Mein ergebnis soll also nach JaxB Marshalling so aussehen:

Also in <Position Nummer=1><Artikel =2345>6.99€</Artikel></Position>
Genauso könnte in Feld 5 aber auch ein Datensatz mit der Kundenadresse stehen, der eine eigene Struktur hat und mit in die selbe Ziel-XML Datei übernommen werden muss.

Momentan gibt es für jede dieser Strukturen eine eigene Klasse, die ihre "Feldbreiten" im SQL-Resultset sowie ihr Zielattribut im JaxB-Objekt kennt und ein Interface implementiert, dass eine Methode bietet die als Parameter eine Referenz auf das JaxB Objekt erhält und "ihre" Informationen dort hinzufügt. Die Interfacemethode "setXMLData(JaxBObj meinObj)" führt also "meinObj.addPositionsNummer(this.posNr)" usw. aus). 

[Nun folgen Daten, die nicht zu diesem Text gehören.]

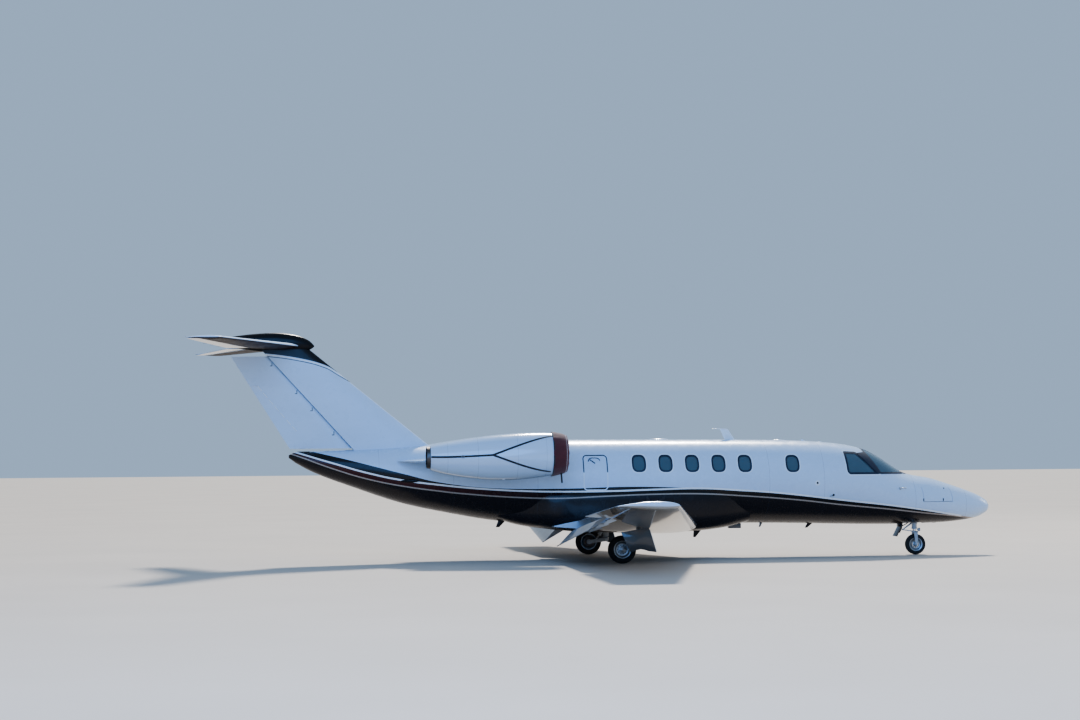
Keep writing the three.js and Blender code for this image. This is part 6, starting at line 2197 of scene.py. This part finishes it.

Eine Schleife läuft durch das Resultset, lässt sich von einer Factory das zum jeweiligen Datensatz gehörende Verarbeitungsobjekt geben und dieses schreibt seine Informationen ins JaxB Objekt. 
Ist das Resultset durchlaufen wird gemarshalled und ich habe meine XML Datei.

Das ganze funktioniert und ist auch von der Performance sicht, aber aus OOP-Sicht und in Hinblick auf Erweiterbarkeit wird mir schlecht. Das ganze ist viel zu hart verdrahtet und ich müsste für ein weiteres Zieldokument (z.B. Lieferschein) pro Datenstruktur (im Falle der Rechnung sind das schon ca. 20 verschiedene) eine Klasse mit den einzelnen Feldern und Feldbreiten erzeugen und diese auch noch der Factory bekannt machen.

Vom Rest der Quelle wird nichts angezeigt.